Roll 2d6 for the audience's reaction [I guess it could be modelled more closely on the Turn undead table if preferred?]:
2 Shut her up! All undead focus their attacks on the Agitator. they will never listen to reason. 
3-5 Don’t want to be seen chatting with the trouble maker. Can’t be incited this fight.
6 Seems unrealistic; best to stick with the shackles one knows
7 Confused.
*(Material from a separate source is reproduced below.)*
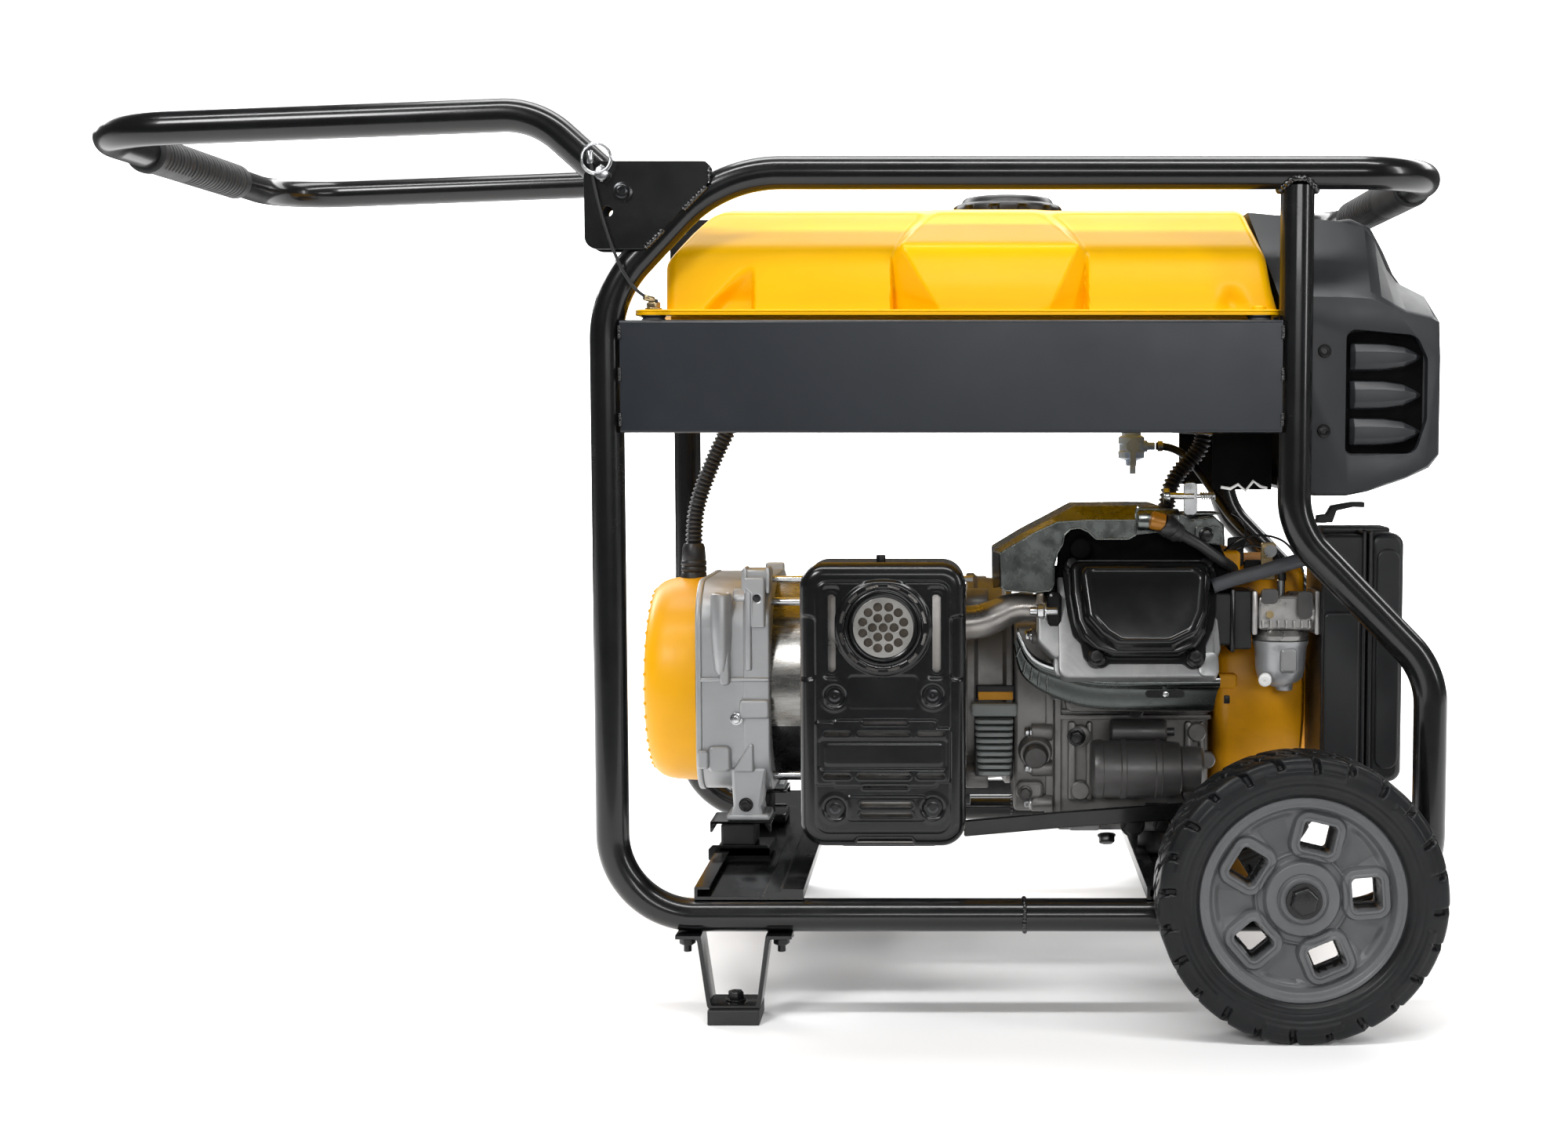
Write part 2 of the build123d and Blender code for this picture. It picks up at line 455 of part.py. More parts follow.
# fan shroud, flywheel, recoil starter
fs = ring((242.5, 0, ALT_Z), (1, 0, 0), 125, 121.5, 87.5) + ring((242.5, 0, ALT_Z), (1, 0, 0), 125, 60, 3)
fs += ring((327, 0, ALT_Z), (1, 0, 0), 125, 78, 3) + ring((236, 0, ALT_Z), (1, 0, 0), 80, 60, 6.5)
N["fan_shroud"] = fs
fly = cyl((262, 0, ALT_Z), (1, 0, 0), 110, 26) - cyl((250, 0, ALT_Z), (1, 0, 0), 20.0, 34)
for k in range(16):
    fly += Pos(0, 0, ALT_Z) * Rot(22.5 * k, 0, 0) * Pos(0, 0, -ALT_Z) * box(288, 304, -2, 2, ALT_Z + 50, ALT_Z + 108)
N["flywheel"] = fly
rs = ring((330, 0, ALT_Z), (1, 0, 0), 90, 78, 5) + ring((335, 0, ALT_Z), (1, 0, 0), 84, 78, 19) + cyl((354, 0, ALT_Z), (1, 0, 0), 84, 3)
for k in range(12):
    a = math.radians(30 * k)
    rs -= cyl((350, 62 * math.cos(a), ALT_Z + 62 * math.sin(a)), (1, 0, 0), 9, 12)
rs -= cyl((350, 40, ALT_Z + 55), (1, 0, 0), 4.0, 20)
N["recoil_starter"] = rs
N["recoil_grip"] = cyl((357.6, 40, ALT_Z + 55), (1, 0, 0), 9, 10) + box(367, 380, 18, 62, ALT_Z + 46, ALT_Z + 64) \
    + cyl((340, 40, ALT_Z + 55), (1, 0, 0), 2.5, 20)
# electric starter motor
N["starter_motor"] = cyl((121, -142, 209), (1, 0, 0), 29, 86) + cyl((207, -142, 209), (1, 0, 0), 22, 22) + box(150, 170, -130, -105, 192, 226)
# intake
ins = box(229, 270, -174, -128.5, 330, 381)
add("carburetor", ins - loc(-70.2, 71, -60, 60, 100, 240))
cb = box(270, 334, -172, -134, 346, 380) + box(284, 324, -176, -132, 336.2, 346) + cyl((300, -153, 380), (0, 0, 1), 14, 8)
add("carburetor", cb + cyl((304, -154, 296), (0, 0, 1), 26, 40.2) + cyl((304, -154, 290), (0, 0, 1), 8, 6))
fast(cyl((286, -180, 303), (0, 1, 0), 6.0, 6) - cyl((304, -154, 290), (0, 0, 1), 26.0, 40))
acb = box(334, 350, -182, -92, 205, 436)
N["air_cleaner_base"] = acb + cyl((343, -100, 436.0), (0, 0, 1), 4, 8.0)
acc = box(350, 411, -184, -90, 203, 439) - box(350, 408.5, -181.5, -92.5, 205.5, 436.5)
N["air_cleaner_cover"] = acc
N["air_filter"] = box(352, 400, -175, -100, 230, 420)
N["choke_lever"] = cyl((343, -100, 444.3), (0, 0, 1), 6, 4) + box(343, 380, -103, -97, 448.3, 451.3) + cyl((378, -100, 451.3), (0, 0, 1), 7, 8)
cord("hoses_and_conduits", [(233, -186, 389), (250, -186, 402), (274, -184, 409), (300, -172, 412), (333.8, -172, 412)], 6.5, 60)
add("carburetor", box(222, 236, -166, -164, 455, 479) + box(222, 236, -164, -120, 455, 457) + box(230, 300, -150, -147, 455, 474) + cyl((240, -148.5, 440), (1, 0, 0), 1.5, 60) + box(297, 300, -150, -147, 438, 460))

# exhaust
EX, EY = (-150.8, -1.0), -240.0
body = xz(rect(-146, -6, 156, 408), -236, -126, 18) - xz(rect(-143, -9, 159, 405), -233, -129, 15)
N["muffler_body"] = body - cyl((-50, -170, 352), (1, 0, 0), 17.5, 60)
cov = xz(rect(-150.8, -1.0, 150.4, 413.8), -240, -150, 21) - xz(rect(-148.8, -3.0, 152.4, 411.8), -238, -149, 19)
for x0, x1, z in ((-131, -106, 259.6), (-100, -50, 259.6), (-45, -18, 259.6), (-131, -106, 216), (-100, -50, 216), (-45, -18, 216)):
    cov -= box(x0, x1, -245, -230, z - 2, z + 2)
for z in (191, 182):
    cov -= box(-97, -49, -245, -230, z - 2, z + 2)
cov -= cyl((-75.4, -245, 355.5), (0, 1, 0), 33.0, 12)
for sx in (-120.3, -30.3):
    for sz in (291.9, 186.8):
        cov -= cyl((sx, -245, sz), (0, 1, 0), 10, 12)
cov -= box(-20, 5, -190, -140, 332, 372)
N["muffler_cover"] = cov
sa = ring((-75.4, -244, 355.5), (0, 1, 0), 32.9, 28.5, 8) + cyl((-75.4, -240.5, 355.5), (0, 1, 0), 28.5, 2)
for r_, n_ in ((0, 1), (9.5, 6), (19, 12)):
    for k in range(n_):
        a = 2 * math.pi * k / n_
        sa -= cyl((-75.4 + r_ * math.cos(a), -250, 355.5 + r_ * math.sin(a)), (0, 1, 0), 3.6, 20)
N["spark_arrestor"] = sa
ms = None
for sx in (-120.3, -30.3):
    for sz in (291.9, 186.8):
        s = cyl((sx, -240.0, sz), (0, 1, 0), 9.95, 2) + cyl((sx, -239.5, sz), (0, 1, 0), 6, 3.4)
        ms = s if ms is None else ms + s
fast(ms)
add("mount_brackets", box(-120, -30, -126, -120, 130, 200) + box(-120, -30, -126, -100, 124, 130) + box(-126, -120, -126, -100, 114.2, 200) + box(-146.9, -120, -126, -100, 114.2, 117))
ep = tube([(-8, -170, 352), (26, -170, 362), (66, -170, 362)], [60.0], 15.0, 13.0)
ep += ring((64, -170, 362), (1, 0, 0), 20, 14, 8) + hexagon((70, -170, 384), (1, 0, 0), 12, 12) + box(64, 72, -178, -162, 374, 388)
N["exhaust_pipe"] = ep + ring((72, -170, 362), (1, 0, 0), 18, 13, 15.9)

# conduits held by the machine: from the tank side down to alternator and engine
cord("hoses_and_conduits", [(-224, 0, 561.8), (-224, 0, 544), (-252, 0, 505), (-274, 0, 458), (-279, 0, 424), (-279, 0, 386.5)], 8.5, 80)
add("hoses_and_conduits", ring((-279, 0, 384.5), (0, 0, 1), 13, 8.6, 32))
cord("hoses_and_conduits", [(240, -20, 530.3), (240, -20, 516), (214, -20, 492), (203, -20, 466), (203, -20, 440)], 8.5, 80)
cord("hoses_and_conduits", [(194.1, 0, 518), (212, 0, 518), (232, -10, 500), (250, -40, 470), (264, -80, 444), (284, -120, 424), (301, -153, 410),
                   (301, -153, 388.3)], 4.0, 60)

# engine feet and rubber mounts
add("mount_brackets", xz([(-2, 141.3), (-2, 157), (95, 166), (240, 176), (240, 162), (205, 158), (95, 150)], -136, -130) + box(96, 124, -130, -108.05, 151, 160) + box(176, 198, -130, -108.05, 160, 170))
rm = None
for px, py in ((-222, -86), (-222, 86)):
    s = cyl((px, py, 126.2), (0, 0, 1), 16, 22.8)
    rm = s if rm is None else rm + s
add("rubber_mounts", rm)
for sgn in (-1, 1):
    a_, b_ = sorted((sgn * 60, sgn * 112))
    add("mount_brackets", box(-251, -191, a_, b_, 149, 151.4), box(-240, -190, a_, b_, 117.05, 126.2))
rm = None
for px, py in ((184, -80), (184, 80)):
    s = cyl((px, py, 117.05), (0, 0, 1), 15.5, 24.9)
    rm = s if rm is None else rm + s
add("rubber_mounts", rm)
# battery on the far side
add("mount_brackets", box(-165, 5, 122, 245, 123.2, 125.5) + box(-165, 5, 243, 245, 125.5, 145) - box(-170, -140, 200, 250, 126, 150))
N["battery"] = box(-138, -5, 130, 232, 125.6, 270) + cyl((-115, 215, 270), (0, 0, 1), 7, 12) + cyl((-30, 215, 270), (0, 0, 1), 7, 12)

# ------------------------------------------------------------------ wheels, axle, feet
N["axle"] = cyl((WHEEL_X, -352.0, WHEEL_Z), (0, 1, 0), AXLE_R, 704)
ab = box(WHEEL_X - 18, WHEEL_X + 18, -279, -252.5, Z_BOT, 144) - cyl((200, -YS, Z_BOT), (1, 0, 0), TUBE_R + 0.005, 200) \
    - cyl((WHEEL_X, -300, WHEEL_Z), (0, 1, 0), AXLE_R + 0.02, 80)
both("mount_brackets", ab)


def wheel():
    w = WHEEL_W / 2
    yc = -WHEEL_Y
    prof = [(92, -24), (96, -27), (104, -31), (114, -w), (119.5, -w), (124, -26), (127, -16), (127, 16), (124, 26), (119.5, w), (114, w),
            (104, 31), (96, 27), (92, 24)]
    f = make_face(Polyline(*[(WHEEL_X + r, yc + h, WHEEL_Z) for r, h in prof], close=True))
    t_ = revolve(f, axis=Axis((WHEEL_X, 0, WHEEL_Z), (0, 1, 0)), revolution_arc=360)
    cuts = []
    for k in range(24):
        for s_, off in ((-1, 0.0), (1, 7.5)):
            c = Box(8, 26, 12)
            a = 15 * k + off
            c = Pos(WHEEL_X, yc, WHEEL_Z) * Rot(0, a, 0) * Pos(0, s_ * 22, 126) * Rot(0, 0, s_ * 18) * c
            cuts.append(c)
    t_ = t_ - Compound(cuts)
    rp = [(8 + RUN, -24), (17, -24), (17, -6), (34, -6), (36, -9), (78, -9), (82, -24), (92, -24), (92, 24), (86, 24), (82, 8), (78, -3),
          (36, -3), (22, 0), (22, 26), (8 + RUN, 26)]
    g = make_face(Polyline(*[(WHEEL_X + r, yc + h, WHEEL_Z) for r, h in rp], close=True))
    r_ = revolve(g, axis=Axis((WHEEL_X, 0, WHEEL_Z), (0, 1, 0)), revolution_arc=360)
    for k in range(5):
        a = math.radians(5 + 72 * k)
        p = (WHEEL_X + 56 * math.cos(a), yc - 20, WHEEL_Z + 56 * math.sin(a))
        pl = Plane(origin=p, x_dir=(math.cos(a), 0, math.sin(a)), z_dir=(0, 1, 0))
        r_ -= extrude(pl * RectangleRounded(24, 27, 5), amount=30)
    return t_, r_


ty, ri = wheel()
pair("tyre", ty)
pair("wheel_rim", ri)
nut = ring((WHEEL_X, -350.0, WHEEL_Z), (0, 1, 0), 12.0, AXLE_R, 4.2) + ring((WHEEL_X, -352.6, WHEEL_Z), (0, 1, 0), 9.6, AXLE_R, 2.7)
fast(nut, mirror_y(nut))
sp = ring((WHEEL_X, -WHEEL_Y + 26.4, WHEEL_Z), (0, 1, 0), 13.0, AXLE_R, WHEEL_Y - 26.4 - 279.2)
both("mount_brackets", sp)

foot = xz([(-261, 77.5), (-157, 77.5), (-157, 81.0), (-261, 81.0)], -288, -243) \
    + xz([(-242, 77.5), (-235, 77.5), (-227, 14), (-233, 14)], -284, -247) \
    + xz([(-177.5, 77.5), (-184.5, 77.5), (-192, 14), (-186, 14)], -284, -247) \
    + xz([(-233, 13.8), (-186, 13.8), (-186.2, 17.2), (-232.8, 17.2)], -284, -247)
foot -= cyl((-300, -YS, Z_BOT), (1, 0, 0), TUBE_R + 0.005, 200)
both("mount_brackets", foot)
fb = None
for px in (-254, -165):
    s = cyl((px, -283.2, 70.5), (0, 0, 1), 4, 12.0 + 0.5) + hexagon((px, -283.2, 71.5), (0, 0, 1), 12, 6.0)
    fb = s if fb is None else fb + s
fast(fb - foot, mirror_y(fb - foot))
pad = box(-233, -186, -289, -242, 0, 13.8)
both("foot_pads", pad)

# ------------------------------------------------------------------ export
for name, s in N.items():
    sol = []
    for k in (s if isinstance(s, list) else [s]):
        sol += list((Pos(OX, 0, 0) * k).solids())
    s = sol[0] if len(sol) == 1 else Compound(sol)
    s.label = name
    export_step(s, "parts/%s.step" % name)
    print(name, len(sol), end="; ")
print("\nnodes", len(N), "shift", OX, "handle cross tube height", round(zl, 2))
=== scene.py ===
import bpy, bmesh, math, random
import numpy as np
from mathutils import Vector, Matrix
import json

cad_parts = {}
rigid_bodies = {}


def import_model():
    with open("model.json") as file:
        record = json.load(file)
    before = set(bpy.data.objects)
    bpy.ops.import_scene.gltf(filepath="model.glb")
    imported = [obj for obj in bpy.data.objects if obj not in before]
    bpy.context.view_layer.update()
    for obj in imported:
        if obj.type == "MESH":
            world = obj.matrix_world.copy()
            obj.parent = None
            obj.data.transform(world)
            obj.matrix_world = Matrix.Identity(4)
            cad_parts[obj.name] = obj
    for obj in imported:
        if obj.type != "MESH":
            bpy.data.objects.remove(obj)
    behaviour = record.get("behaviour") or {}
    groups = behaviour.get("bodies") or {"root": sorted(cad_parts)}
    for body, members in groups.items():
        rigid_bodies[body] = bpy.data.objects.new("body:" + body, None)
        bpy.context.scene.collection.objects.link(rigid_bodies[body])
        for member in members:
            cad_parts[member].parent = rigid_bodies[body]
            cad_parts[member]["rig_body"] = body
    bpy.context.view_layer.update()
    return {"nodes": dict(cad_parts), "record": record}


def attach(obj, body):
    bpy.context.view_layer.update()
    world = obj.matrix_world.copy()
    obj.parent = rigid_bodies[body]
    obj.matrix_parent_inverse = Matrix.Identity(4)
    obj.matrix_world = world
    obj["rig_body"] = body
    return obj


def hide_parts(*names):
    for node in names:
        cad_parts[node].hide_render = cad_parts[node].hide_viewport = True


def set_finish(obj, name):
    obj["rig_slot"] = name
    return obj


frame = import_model()
OX = 181.5
NODES = frame["nodes"]
random.seed(7)
RNG = np.random.default_rng(7)
PI = math.pi


# ================================================================= materials
def _nt(name):
    m = bpy.data.materials.new(name)
    m.use_nodes = True
    nt = m.node_tree
    for n in list(nt.nodes):
        nt.nodes.remove(n)
    out = nt.nodes.new("ShaderNodeOutputMaterial")
    b = nt.nodes.new("ShaderNodeBsdfPrincipled")
    nt.links.new(b.outputs[0], out.inputs[0])
    return m, nt, b


def _noise(nt, scale, detail=4, rough=0.55, co=None, dist=0.0):
    n = nt.nodes.new("ShaderNodeTexNoise")
    n.inputs["Scale"].default_value = scale
    n.inputs["Detail"].default_value = detail
    n.inputs["Roughness"].default_value = rough
    n.inputs["Distortion"].default_value = dist
    if co is not None:
        nt.links.new(co, n.inputs["Vector"])
    return n


def _ramp(nt, src, stops):
    r = nt.nodes.new("ShaderNodeValToRGB")
    e = r.color_ramp.elements
    while len(e) < len(stops):
        e.new(0.5)
    for i, (p, c) in enumerate(stops):
        e[i].position = p
        e[i].color = (c, c, c, 1) if isinstance(c, (int, float)) else (*c, 1)
    nt.links.new(src, r.inputs[0])
    return r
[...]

The audience is indecisive; 2d6 + Cha-modifier HD worth of undead won't attack this turn.
8 Not worth undying for. 2d6 + CHA-modifier HD worth of undead walk away from the fight, looking for purpose in death 
9-11 Come dungeons dark or gallows grim. 2d6 + CHA-modifier HD worth of undead join you for the remainder of the battle, then spread the gospel on their own
12 Better dead on your feet than alive on your knees: 2d6 HD worth of undead join you for remainder of battle, one sticks around as retainer (roll loyalty etc)

Level 4: 
Scary. Instead of attacking, you can play on your obscene semblance of life to force a morale check. Once per battle. 

Level 5: 
Build the movement. Downtime activity. Dig up a 1HD comrade (roll for loyalty). Cumulative 10% risk that you draw the attention of authorities, churches or would-be despots of the dead for every new comrade exhumed in the area. 

Level 7:
Animate Dead: As per the Magic-User spell, minus the obedience. Once per day.

Level 8: 
Stronghold: The Born Again Agitator may form a fledgling Free Tomb, attracting 5d6 x 10 1HD undead followers and the enmity of all neighboring settlements.